Prof. Dr. Karsten Danzmann is admitted to the Akademie der Wissenschaften und der Literatur Mainz

February 15, 2007

Prof. Dr. Karsten Danzmann is the Director of the Max Planck Institute for Gravitational Physics (Albert Einstein Institute/AEI) and Leader of the Center for Gravitational Physics in Hannover, which is jointly supported by the AEI and the Leibniz Universität Hannover. He will become a full member of the Akademie der Wissenschaften und der Literatur Mainz. This honour was bestowed upon him for outstanding work in the service of science.

Following a ceremony that will not be open to the public, Prof. Danzmann will present the most important projects of gravitational wave astronomy, both in scientific and technological terms. LISA (Laser Interferometer Space Antenna), the gravitational wave observatory in space, is a joint project of ESA and NASA, which, as of 2015, will finally make possible completely new insights into our universe by making access possible to the approximately 96% of the universe that is still unknown and not accessible to current astronomical methods. LISA will be able to measure gravitational waves. Gravitational waves are of great interest to astronomers as carriers of information because they penetrate all areas of the universe without hindrance and may even help to provide new insights into the Big Bang. The earth-based gravitational wave observatories GEO600 and LIGO, in which Prof. Danzmann was involved from the very start, are already operational today, though working on another frequency spectrum than LISA.

“Listening outposts in space,” lecture by Prof. Dr. Karsten Danzmann

on 3.02.2007 at 3.30 pm.

in the Akademiegebäude, Geschwister-Scholl-Straße, Mainz

 

The lecture takes place within the framework of the Symposium “Society faces future issues – new findings and goals in astrophysics and cosmology” of the Akademie der Wissenschaften und der Literatur Mainz.

At the end of the symposium Prof. Danzmann will be available for questions.

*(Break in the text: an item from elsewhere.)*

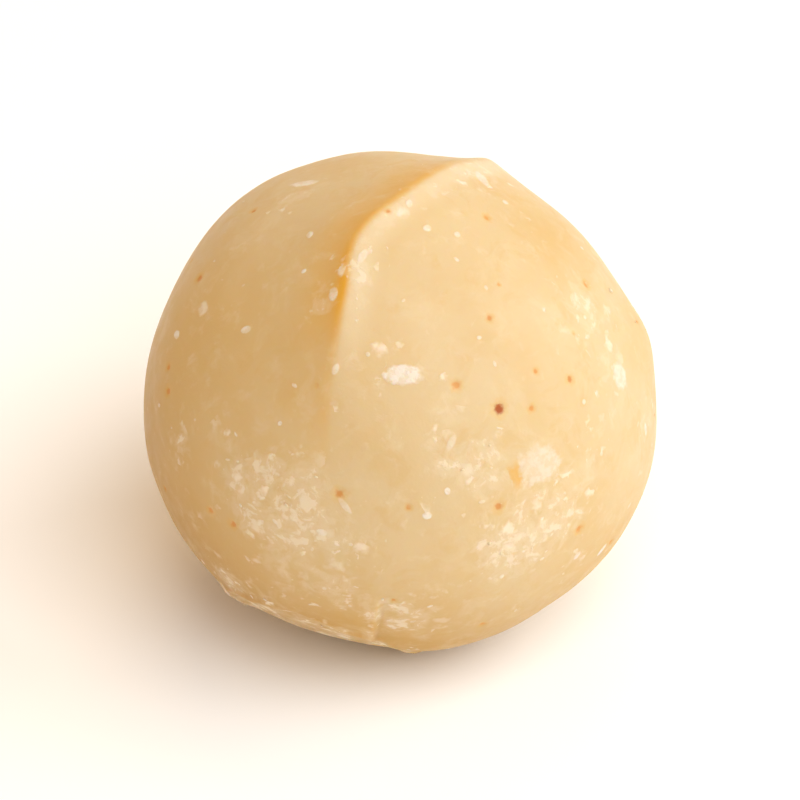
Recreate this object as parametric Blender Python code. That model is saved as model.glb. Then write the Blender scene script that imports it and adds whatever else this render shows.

Akademie der Wissenschaften und der Literatur Mainz

The organization was founded on 9 July 1949 in Worms as an association of scholars and literary figures. Following in the footsteps of Gottfried Wilhelm Leibniz, the Academy has set itself the task of cultivating both scholarship and literature in order to preserve and promote culture. It is, on the one hand, an interdisciplinary scholarly society that transcends national boundaries. On the other hand, it promotes research projects of various types and organizes scholarly conferences and symposia. The focus of the Academy’s work is long-term basic research. In particular, its research emphasis in mathematics and the natural sciences is in the long-term observation and collection of data.

Karsten Danzmann

Worldwide, Karsten Danzmann enjoys an excellent reputation due to his scientific activities and his personal commitment to experimental gravitational wave research and scientists engaged therein. He was, and still is, involved in the development of the Max Planck Institute for Gravitational Physics in Hannover and in the construction and operation of the German-British GEO600 gravitational wave detector in Ruthe near Hannover. In addition, Danzmann is responsible for the European role in the development and implementation of the Laser Interferometer Space Antenna (LISA) mission.

Karsten Danzmann, born in Rotenburg/Wümme in 1955, studied physics at the Clausthal University of Technology and at the Leibniz Universität Hannover, where he completed his doctoral studies in 1980. After stays at the Physikalisch-Technische Bundesanstalt in Berlin, the Max Planck Institute for Quantum Optics in Garching, and Stanford University, USA, he was appointed Professor at the Leibniz Universität Hannover in 1993. From 1994 to 2001 Danzmann was the Director of the external site of the Max Planck Institute for Quantum Optics, which in 2001 was transformed into the site of the Max Planck Institute for Gravitational Physics. Since 2002 he has been active as the Director of the newly founded Max Planck Institute for Gravitational Physics (Albert Einstein Institute) in Hannover.